- _AIM OF THE EXERCISE_: Start at the line containing "Turn this picture of an object into a three.js", stop at the line containing "---- Driving dimensions", and set down every line in that stretch exactly as written, and nothing else.

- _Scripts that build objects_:
--------------------------------------------------

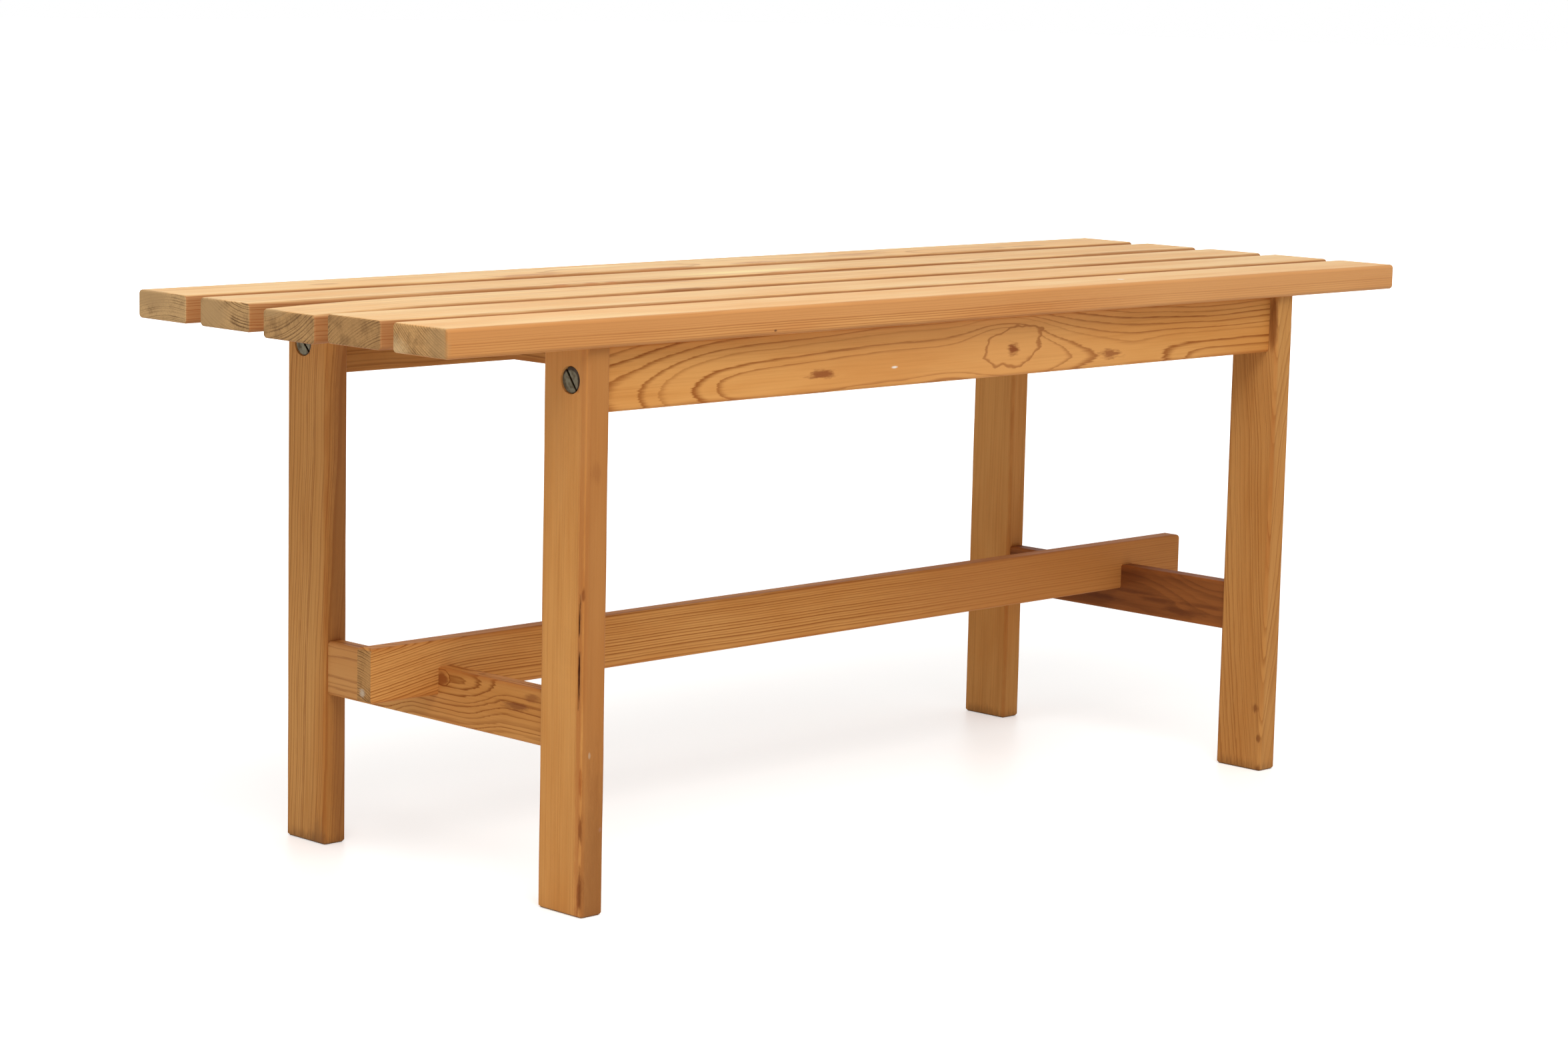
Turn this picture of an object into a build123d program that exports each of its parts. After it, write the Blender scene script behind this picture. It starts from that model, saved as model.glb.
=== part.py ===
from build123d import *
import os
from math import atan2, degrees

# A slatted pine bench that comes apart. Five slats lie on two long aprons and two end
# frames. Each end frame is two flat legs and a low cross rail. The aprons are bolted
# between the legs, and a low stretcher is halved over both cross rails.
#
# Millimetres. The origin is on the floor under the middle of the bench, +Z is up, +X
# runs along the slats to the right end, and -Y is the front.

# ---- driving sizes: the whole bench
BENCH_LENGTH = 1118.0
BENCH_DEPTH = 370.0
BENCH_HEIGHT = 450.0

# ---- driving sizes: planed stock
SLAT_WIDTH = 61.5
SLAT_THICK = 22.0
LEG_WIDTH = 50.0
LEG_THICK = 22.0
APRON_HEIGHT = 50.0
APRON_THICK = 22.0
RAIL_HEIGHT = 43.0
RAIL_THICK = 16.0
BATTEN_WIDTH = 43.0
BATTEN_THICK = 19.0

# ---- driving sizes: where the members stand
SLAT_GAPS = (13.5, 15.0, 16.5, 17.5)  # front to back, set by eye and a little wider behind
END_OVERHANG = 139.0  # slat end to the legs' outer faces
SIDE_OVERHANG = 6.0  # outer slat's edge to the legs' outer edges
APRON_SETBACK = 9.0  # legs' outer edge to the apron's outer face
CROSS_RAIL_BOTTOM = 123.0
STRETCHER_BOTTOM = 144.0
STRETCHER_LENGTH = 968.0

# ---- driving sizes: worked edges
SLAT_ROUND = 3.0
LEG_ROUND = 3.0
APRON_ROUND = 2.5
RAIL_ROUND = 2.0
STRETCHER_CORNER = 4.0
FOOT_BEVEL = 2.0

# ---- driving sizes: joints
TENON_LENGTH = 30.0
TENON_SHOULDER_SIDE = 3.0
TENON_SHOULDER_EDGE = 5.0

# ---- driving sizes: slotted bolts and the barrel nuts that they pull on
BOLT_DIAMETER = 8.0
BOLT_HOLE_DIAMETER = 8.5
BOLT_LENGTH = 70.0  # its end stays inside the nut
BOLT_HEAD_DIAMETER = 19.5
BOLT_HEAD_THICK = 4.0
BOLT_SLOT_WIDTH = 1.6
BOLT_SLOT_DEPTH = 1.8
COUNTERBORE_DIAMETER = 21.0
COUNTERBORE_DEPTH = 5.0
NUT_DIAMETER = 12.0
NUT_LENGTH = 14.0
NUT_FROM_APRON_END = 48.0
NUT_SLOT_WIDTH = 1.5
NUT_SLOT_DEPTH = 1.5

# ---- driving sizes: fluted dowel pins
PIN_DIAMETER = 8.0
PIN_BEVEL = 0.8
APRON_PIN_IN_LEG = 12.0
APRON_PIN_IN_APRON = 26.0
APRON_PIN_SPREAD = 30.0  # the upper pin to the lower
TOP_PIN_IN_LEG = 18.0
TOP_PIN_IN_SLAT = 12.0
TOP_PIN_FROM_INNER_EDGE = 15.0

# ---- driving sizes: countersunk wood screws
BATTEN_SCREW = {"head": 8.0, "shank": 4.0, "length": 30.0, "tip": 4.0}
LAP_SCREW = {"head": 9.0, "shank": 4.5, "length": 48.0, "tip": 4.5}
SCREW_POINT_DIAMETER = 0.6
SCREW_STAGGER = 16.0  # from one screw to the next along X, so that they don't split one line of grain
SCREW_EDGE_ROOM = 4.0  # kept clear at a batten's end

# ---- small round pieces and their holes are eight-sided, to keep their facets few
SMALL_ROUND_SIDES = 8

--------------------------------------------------

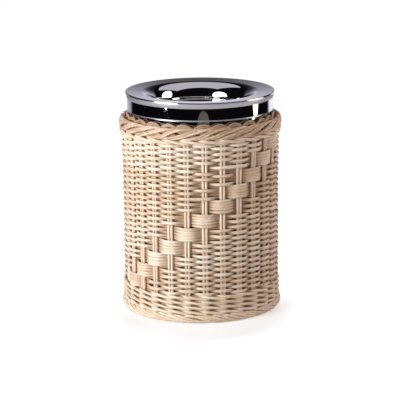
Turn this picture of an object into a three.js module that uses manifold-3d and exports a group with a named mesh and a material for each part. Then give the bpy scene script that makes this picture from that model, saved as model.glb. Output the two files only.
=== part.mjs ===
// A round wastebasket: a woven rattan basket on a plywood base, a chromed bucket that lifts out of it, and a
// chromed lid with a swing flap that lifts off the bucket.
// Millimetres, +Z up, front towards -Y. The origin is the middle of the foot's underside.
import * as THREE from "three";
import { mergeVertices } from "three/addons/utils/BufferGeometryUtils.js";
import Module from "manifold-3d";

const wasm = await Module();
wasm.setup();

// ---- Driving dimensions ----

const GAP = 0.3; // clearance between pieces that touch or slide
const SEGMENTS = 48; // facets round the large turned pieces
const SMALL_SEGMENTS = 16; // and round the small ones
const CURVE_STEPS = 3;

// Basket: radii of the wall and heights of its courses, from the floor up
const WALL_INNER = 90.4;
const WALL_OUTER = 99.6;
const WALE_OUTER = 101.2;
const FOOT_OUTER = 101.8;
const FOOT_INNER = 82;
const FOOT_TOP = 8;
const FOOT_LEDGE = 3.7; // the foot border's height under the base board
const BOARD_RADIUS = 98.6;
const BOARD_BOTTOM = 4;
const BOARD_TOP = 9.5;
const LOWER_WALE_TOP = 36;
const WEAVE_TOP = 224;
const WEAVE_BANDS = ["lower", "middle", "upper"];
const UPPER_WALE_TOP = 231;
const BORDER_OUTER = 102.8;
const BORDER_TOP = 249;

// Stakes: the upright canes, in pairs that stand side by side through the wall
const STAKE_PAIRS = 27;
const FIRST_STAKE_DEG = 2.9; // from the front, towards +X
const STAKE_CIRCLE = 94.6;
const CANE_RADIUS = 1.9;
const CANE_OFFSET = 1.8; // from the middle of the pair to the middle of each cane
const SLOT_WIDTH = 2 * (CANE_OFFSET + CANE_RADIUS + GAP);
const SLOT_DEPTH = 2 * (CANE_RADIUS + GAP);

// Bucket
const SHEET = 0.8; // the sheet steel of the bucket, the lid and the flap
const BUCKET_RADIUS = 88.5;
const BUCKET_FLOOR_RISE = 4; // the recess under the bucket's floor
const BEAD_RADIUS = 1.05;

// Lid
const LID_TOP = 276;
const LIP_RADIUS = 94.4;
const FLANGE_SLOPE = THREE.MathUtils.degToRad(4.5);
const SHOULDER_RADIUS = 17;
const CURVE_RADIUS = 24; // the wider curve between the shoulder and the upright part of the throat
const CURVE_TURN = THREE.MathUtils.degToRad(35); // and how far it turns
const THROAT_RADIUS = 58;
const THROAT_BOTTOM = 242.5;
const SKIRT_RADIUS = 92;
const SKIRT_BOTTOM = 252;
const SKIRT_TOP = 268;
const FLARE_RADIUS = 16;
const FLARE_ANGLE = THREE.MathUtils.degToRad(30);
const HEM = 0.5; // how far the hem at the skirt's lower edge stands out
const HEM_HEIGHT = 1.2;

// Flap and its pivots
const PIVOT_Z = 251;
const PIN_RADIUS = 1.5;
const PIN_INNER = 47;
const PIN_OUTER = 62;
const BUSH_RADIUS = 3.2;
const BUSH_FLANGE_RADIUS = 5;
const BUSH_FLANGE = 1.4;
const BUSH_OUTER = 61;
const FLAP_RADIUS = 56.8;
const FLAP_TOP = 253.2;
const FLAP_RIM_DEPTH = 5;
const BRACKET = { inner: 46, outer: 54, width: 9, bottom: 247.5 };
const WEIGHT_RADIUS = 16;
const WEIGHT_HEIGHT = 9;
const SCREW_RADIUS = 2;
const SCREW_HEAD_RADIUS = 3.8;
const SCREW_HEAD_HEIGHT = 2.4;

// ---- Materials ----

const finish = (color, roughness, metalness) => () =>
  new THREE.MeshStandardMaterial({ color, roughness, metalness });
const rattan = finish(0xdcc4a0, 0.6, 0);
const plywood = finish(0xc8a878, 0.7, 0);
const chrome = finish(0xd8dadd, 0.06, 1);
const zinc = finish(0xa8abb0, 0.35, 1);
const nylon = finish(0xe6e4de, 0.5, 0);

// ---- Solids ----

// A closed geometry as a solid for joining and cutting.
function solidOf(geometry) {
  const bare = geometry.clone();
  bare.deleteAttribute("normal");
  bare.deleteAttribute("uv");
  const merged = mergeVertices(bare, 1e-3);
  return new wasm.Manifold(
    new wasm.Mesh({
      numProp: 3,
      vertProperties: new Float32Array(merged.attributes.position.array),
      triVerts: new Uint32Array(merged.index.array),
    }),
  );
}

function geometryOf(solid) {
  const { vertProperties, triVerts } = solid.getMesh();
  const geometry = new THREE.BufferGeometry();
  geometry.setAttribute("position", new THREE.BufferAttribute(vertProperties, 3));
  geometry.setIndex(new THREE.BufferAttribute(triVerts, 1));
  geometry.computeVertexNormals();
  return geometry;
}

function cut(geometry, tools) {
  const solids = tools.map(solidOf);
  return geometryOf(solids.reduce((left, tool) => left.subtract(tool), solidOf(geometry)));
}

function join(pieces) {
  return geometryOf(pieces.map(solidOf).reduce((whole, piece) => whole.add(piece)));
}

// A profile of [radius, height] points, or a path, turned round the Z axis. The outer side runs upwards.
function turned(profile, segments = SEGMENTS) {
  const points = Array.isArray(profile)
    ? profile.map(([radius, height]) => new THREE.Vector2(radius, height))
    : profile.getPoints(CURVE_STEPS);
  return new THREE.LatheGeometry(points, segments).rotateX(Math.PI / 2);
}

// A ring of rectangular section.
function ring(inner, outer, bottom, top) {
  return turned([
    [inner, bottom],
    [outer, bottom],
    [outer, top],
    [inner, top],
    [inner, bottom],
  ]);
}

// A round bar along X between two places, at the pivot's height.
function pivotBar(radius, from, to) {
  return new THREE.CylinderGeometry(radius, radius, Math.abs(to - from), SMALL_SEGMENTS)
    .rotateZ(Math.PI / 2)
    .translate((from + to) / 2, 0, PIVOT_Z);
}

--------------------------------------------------

- _EXERCISE RESPONSE_:
Turn this picture of an object into a three.js module that uses manifold-3d and exports a group with a named mesh and a material for each part. Then give the bpy scene script that makes this picture from that model, saved as model.glb. Output the two files only.
=== part.mjs ===
// A round wastebasket: a woven rattan basket on a plywood base, a chromed bucket that lifts out of it, and a
// chromed lid with a swing flap that lifts off the bucket.
// Millimetres, +Z up, front towards -Y. The origin is the middle of the foot's underside.
import * as THREE from "three";
import { mergeVertices } from "three/addons/utils/BufferGeometryUtils.js";
import Module from "manifold-3d";

const wasm = await Module();
wasm.setup();

// ---- Driving dimensions ----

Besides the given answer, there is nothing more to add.